The letter added that the Rev. Michael Bechard — the college's director of campus ministry — endorsed the movie, which is "of great concern to the viability of our institution as we work to recruit and maintain excellent students, staff and faculty," the outlet said.
The letter also notes Bechard's comments to CBC News that "Unplanned" is "really consistent with our general ethic of life at King's" — a point that faculty members said wasn't true and that rather the school's purpose is to "engage in the open pursuit of truth."
"Women who have exercised their rights to reproductive care risk being stigmatized and traumatized by the ideological position presented both in the film and in the Director's statement," the letter added, according the outlet, adding that faculty wanted Bechard to apologize.
CBC News said dozens rallied during the movie's screening and carried posters that read "Trust Women" and "I am a woman not a womb":
The faculty members also wanted the school's Principal David Malloy to assure the college community that the "Unplanned" event doesn't reflect the school's values, the outlet said.
'I take responsibility'
"I regret that people in our community have experienced anxiety, stress and frustration as a function of this event," Malloy said later in a statement, CBC News reported. "As principal I take responsibility for this and will strive to create a more open format for future events."
He didn't note anything about a Bechard apology — but he did blame the media, the outlet said.

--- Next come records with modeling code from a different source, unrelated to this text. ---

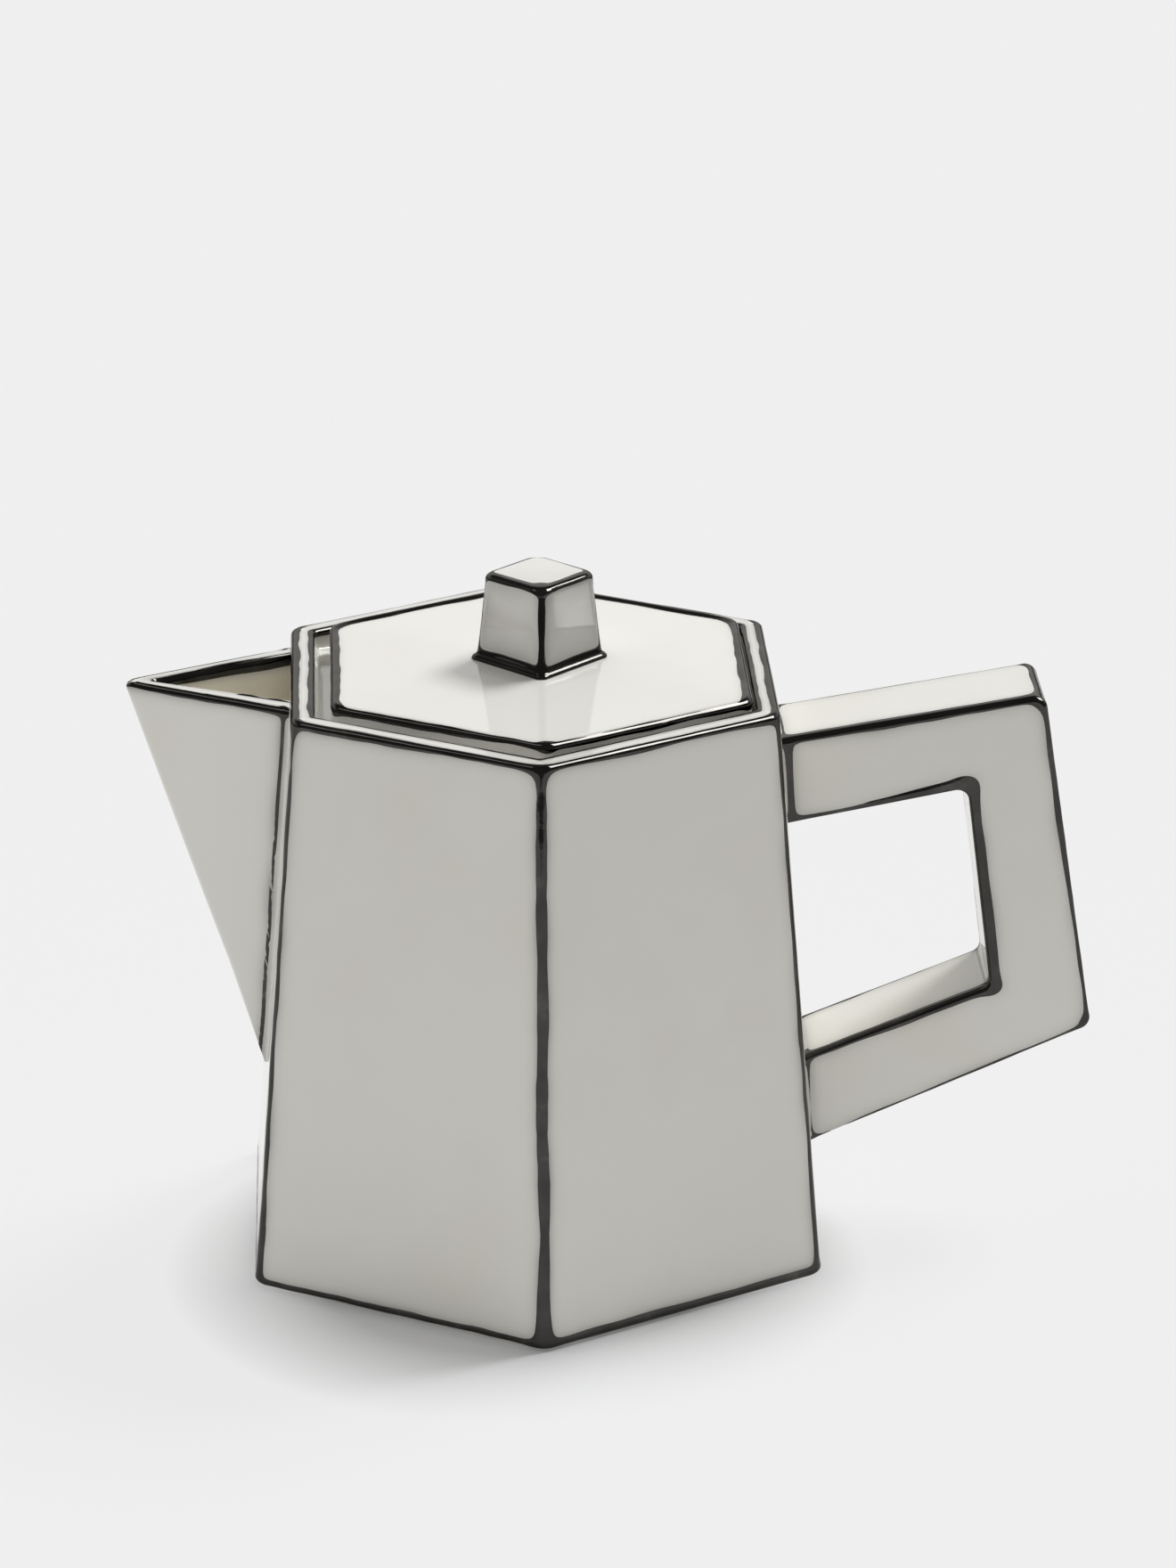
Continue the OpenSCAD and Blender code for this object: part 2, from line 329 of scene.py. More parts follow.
def to_segment(p, a, b):
    return to_tapered(p, a, b, 0, 0)


def to_path(p, path, closed=False):
    """Distance from the nearest segment of a path."""
    path = list(path) + ([path[0]] if closed else [])
    return np.min([to_segment(p, a, b) for a, b in zip(path[:-1], path[1:])], axis=0)


def merged(gaps, web):
    """How far each point is inside the painted lines. gaps are its distances outside each line, and
    web is how far the paint runs together where lines meet."""
    gaps = np.clip(np.array(gaps) / web, -40, 40)
    return web * np.log(np.exp(-gaps).sum(0))


def painted(name, verts, tris, inside, material, proud=0.18, sunk=0.35, soft=0.9, swell=None):
    """A closed shell over the part of a skin where inside is above 0. Its top stands proud of the skin
    by a rounded edge that is soft wide, and its underside is sunk into it. swell raises it in places."""
    normals = vertex_normals(verts, tris)
    inside = np.where(np.abs(inside) < 1e-4, -1e-4, inside)
    held = (inside > 0)[tris]
    count = held.sum(1)
    verts_out, normals_out, depth = [verts], [normals], [inside]
    kept = [tris[count == 3]]
    cut_tris = tris[(count == 1) | (count == 2)]
    cut_held = held[(count == 1) | (count == 2)]
    # Turn each cut triangle so that the vertex that differs from the other two comes first
    odd = np.where(cut_held.sum(1) == 1, cut_held.argmax(1), (~cut_held).argmax(1))
    order = (odd[:, None] + np.arange(3)) % 3
    cut_tris = np.take_along_axis(cut_tris, order, 1)
    lone_inside = inside[cut_tris[:, 0]] > 0
    edges = np.sort(np.concatenate([cut_tris[:, [0, 1]], cut_tris[:, [0, 2]]]), 1)
    unique, where = np.unique(edges, axis=0, return_inverse=True)
    where = where.reshape(2, -1) + len(verts)
    fa, fb = inside[unique[:, 0]], inside[unique[:, 1]]
    t = np.clip(fa / (fa - fb), 0.03, 0.97)[:, None]
    verts_out.append(verts[unique[:, 0]] * (1 - t) + verts[unique[:, 1]] * t)
    normals_out.append(normals[unique[:, 0]] * (1 - t) + normals[unique[:, 1]] * t)
    depth.append(np.zeros(len(unique)))
    one, two = lone_inside, ~lone_inside
    kept.append(np.stack([cut_tris[one, 0], where[0][one], where[1][one]], -1))
    kept.append(np.stack([where[0][two], cut_tris[two, 1], cut_tris[two, 2]], -1))
    kept.append(np.stack([where[0][two], cut_tris[two, 2], where[1][two]], -1))
    top = np.concatenate(kept)
    points, normals, depth = (np.concatenate(x) for x in (verts_out, normals_out, depth))
    used, packed = np.unique(top, return_inverse=True)
    top = packed.reshape(top.shape)
    points, depth = points[used], depth[used]
    normals = normals[used] / np.linalg.norm(normals[used], axis=1)[:, None]
    rise = np.clip(depth / soft, 0, 1)
    rise = proud * (0.2 + 0.8 * rise * rise * (3 - 2 * rise)) * (swell(points) if swell else 1)
    n = len(points)
    sides = np.concatenate([top[:, [0, 1]], top[:, [1, 2]], top[:, [2, 0]]])
    code = sides[:, 0] * n + sides[:, 1]
    back = sides[:, 1] * n + sides[:, 0]
    rim = sides[~np.isin(code, back)]
    walls = np.concatenate([
        np.stack([rim[:, 1], rim[:, 0], rim[:, 0] + n], -1),
        np.stack([rim[:, 1], rim[:, 0] + n, rim[:, 1] + n], -1),
    ])
    shell = np.concatenate([points + normals * rise[:, None], points - normals * sunk])
    return make(name, shell, np.concatenate([top, top[:, ::-1] + n, walls]), material)


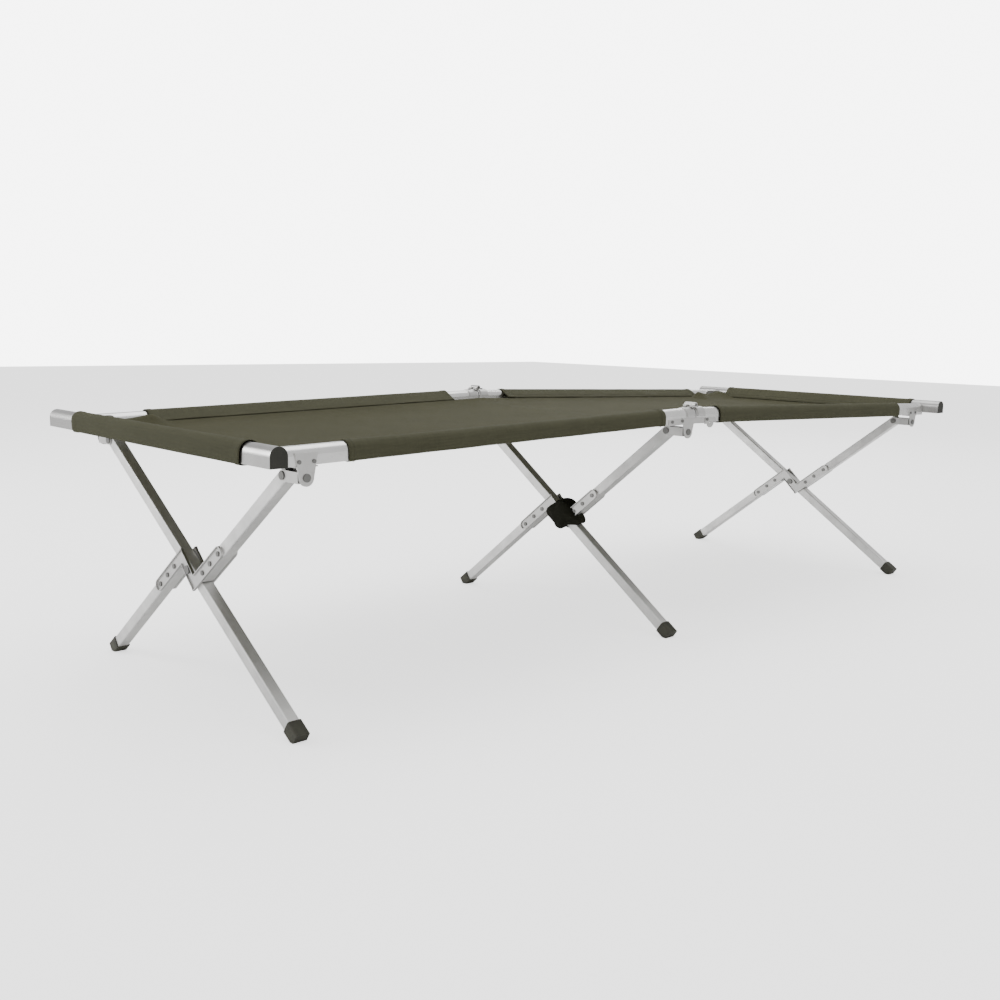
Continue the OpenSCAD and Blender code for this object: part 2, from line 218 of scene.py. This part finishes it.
def metal_effect():
    """Drawn lines along one direction, handling scratches, smudges and worn edges."""
    g, gi, go = group("metal surface",
                      [("Vector", "NodeSocketVector"), ("Lines", "NodeSocketVector")],
                      [("Lines", "NodeSocketFloat"), ("Smudge", "NodeSocketFloat"),
                       ("Edge", "NodeSocketFloat"), ("Height", "NodeSocketFloat")])
    lines = noise_tex(g, gi.outputs["Lines"], 1.0, 4.0, 0.65)
    smudge = noise_tex(g, gi.outputs["Vector"], 22.0, 4.0, 0.6)
    marks = ramp(g, noise_tex(g, gi.outputs["Vector"], 260.0, 2.0), 0.62, 0.72)
    bevel = node(g, "ShaderNodeBevel", samples=3)
    bevel.inputs["Radius"].default_value = 0.0011
    geo = node(g, "ShaderNodeNewGeometry")
    dot = node(g, "ShaderNodeVectorMath", operation="DOT_PRODUCT")
    g.links.new(bevel.outputs[0], dot.inputs[0])
    g.links.new(geo.outputs["Normal"], dot.inputs[1])
    edge = ramp(g, dot.outputs["Value"], 0.995, 0.8)
    edge = maths(g, "MULTIPLY", edge, ramp(g, smudge, 0.35, 0.6))
    height = maths(g, "ADD", maths(g, "MULTIPLY", lines, 0.6), maths(g, "MULTIPLY", marks, -0.5))
    for name, value in (("Lines", lines), ("Smudge", smudge), ("Edge", edge),
                        ("Height", height)):
        g.links.new(value, go.inputs[name])
    return g


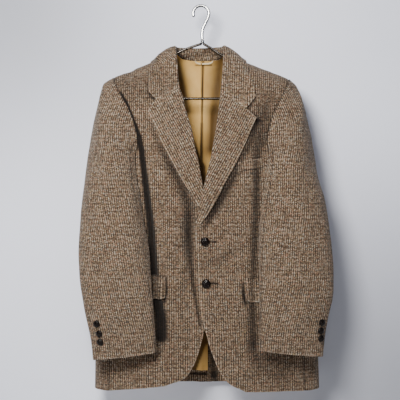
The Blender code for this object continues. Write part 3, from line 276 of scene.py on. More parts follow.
# Pockets
FLAP_WALL = 1.8
FLAP_LIFT = 2.0
FLAP_CORNER = 13.0
FLAPS = {
    # front end x, outer end x, top z at the front end, rise to the outer end, depth
    LEFT: (102.5, 221.0, -634.0, 6.0, 55.0), RIGHT: (-82.5, -200.0, -627.6, 6.0, 54.0),
}
WELT_FROM_X, WELT_TO_X = 84.0, 141.0
WELT_TOP_Z, WELT_RISE, WELT_DEPTH = -370.0, 11.0, 21.5

# Buttons: domed, on a flat back. Diameter and height
FRONT_BUTTONS = ((7.9, -549.6), (10.4, -645.4))
FRONT_BUTTON = (21.0, 8.0)
CUFF_BUTTONS = {
    LEFT: ((267.0, -727.5), (265.0, -746.0), (265.6, -764.0)),
    RIGHT: ((-232.6, -730.5), (-227.4, -752.5), (-225.6, -771.5)),
}
CUFF_BUTTON = (16.0, 6.5)

# Hanging loop: a tape across the back neck
LOOP_FROM_X, LOOP_TO_X = -16.0, 29.0
LOOP_Z, LOOP_SAG, LOOP_WIDTH, LOOP_WALL = -121.5, 6.0, 3.4, 1.2

# Hanger
HOOK_WIRE, FRAME_WIRE = 5.5, 4.5
HOOK_RADIUS = 18.5
HOOK_CENTRE_X = -1.0
HOOK_TIP_ANGLE, HOOK_STEM_ANGLE = 200.0, -14
HOOK_STEM = ((15.6, -25), (9, -39), (2.6, -54), (1.2, -68), (2.0, -77.5))
FERRULE_TOP_Z, FERRULE_HEIGHT, FERRULE_DIAMETER = -78.0, 7.4, 8.4
FERRULE_COILS, COIL_RADIUS = 3, 1.1
APEX_X = 2.2
ARM_VISIBLE = {
    # from the ferrule to where the arm goes under the shoulder
    LEFT: ((5.2, -87.6), (25, -99.5), (47.4, -114)),
    RIGHT: ((-0.8, -87.6), (-25, -95.6), (-50, -105.6)),
}
# Square to the sloping ridge, measured straight down
ARM_BELOW_RIDGE = 1.32 * (TWEED + LINING_GAP + LINING + LAID_GAP + FRAME_WIRE / 2)
ARM_UNDER_FROM, ARM_UNDER_TO, ARM_UNDER_STEPS = 68.0, 172.0, 7
BAR_Z = -216.0
FRAME_CORNER_STEPS = 6

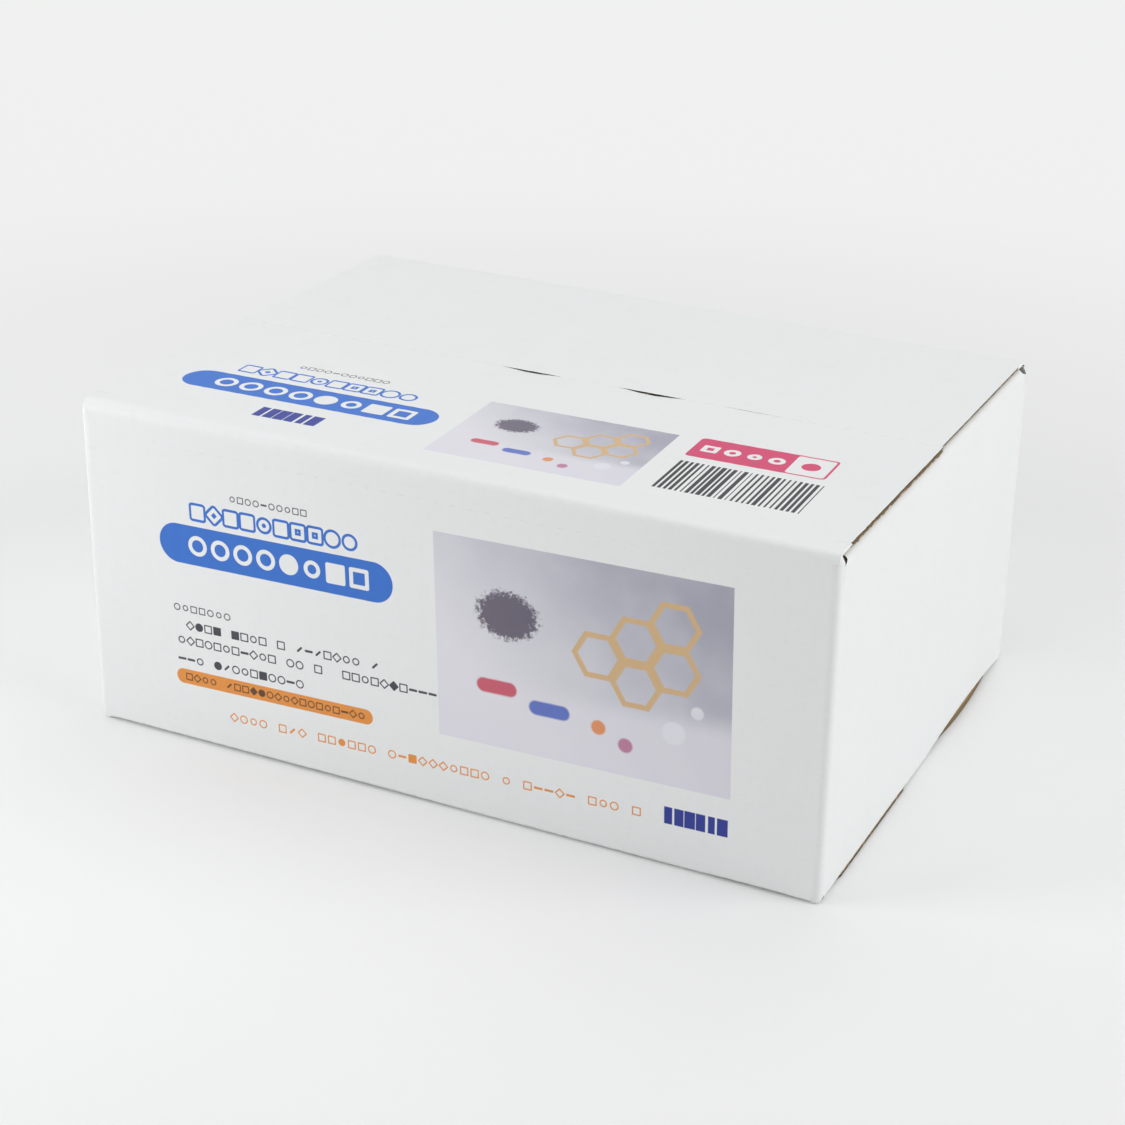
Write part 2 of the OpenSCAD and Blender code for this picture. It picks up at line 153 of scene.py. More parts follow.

"There was some confusion generated in the media between where King's stands and where Campus Ministry stands on issues such as abortion," Malloy wrote, according to CBC News. "The presentation of the film and the belief of life beginning at conception is the stance of Campus Ministry and not of King's as a whole ... King's does not have a position on abortion."
When "Unplanned" was screened in select Canadian theaters last July, protests ensued across the country, the outlet said.
Amid the outcry, death threats were sent to a pair of theater owners — one of whom decided against showing the movie for fear of his safety.
Twitter suspended the movie's account on its opening weekend without explanation, and the film's Twitter followers inexplicably plunged to under 200 after the suspension when over 200,000 had been amassed. Both the follower count and suspension were soon reversed, but the damage was done.
Last April, it was pointed out that Google labeled "Unplanned" as a "drama/propaganda." A Google spokesperson told Fox News that its "Knowledge Graph" analyzed web content regarding the movie, and that a large volume of it described "Unplanned" as propaganda and created the label.
"When we're made aware of disputed facts in our Knowledge Graph, we work to fix the issues, as we've done in this case," the spokesperson told Fox News, which reported that Google updated its search results so that "propaganda" no longer appeared.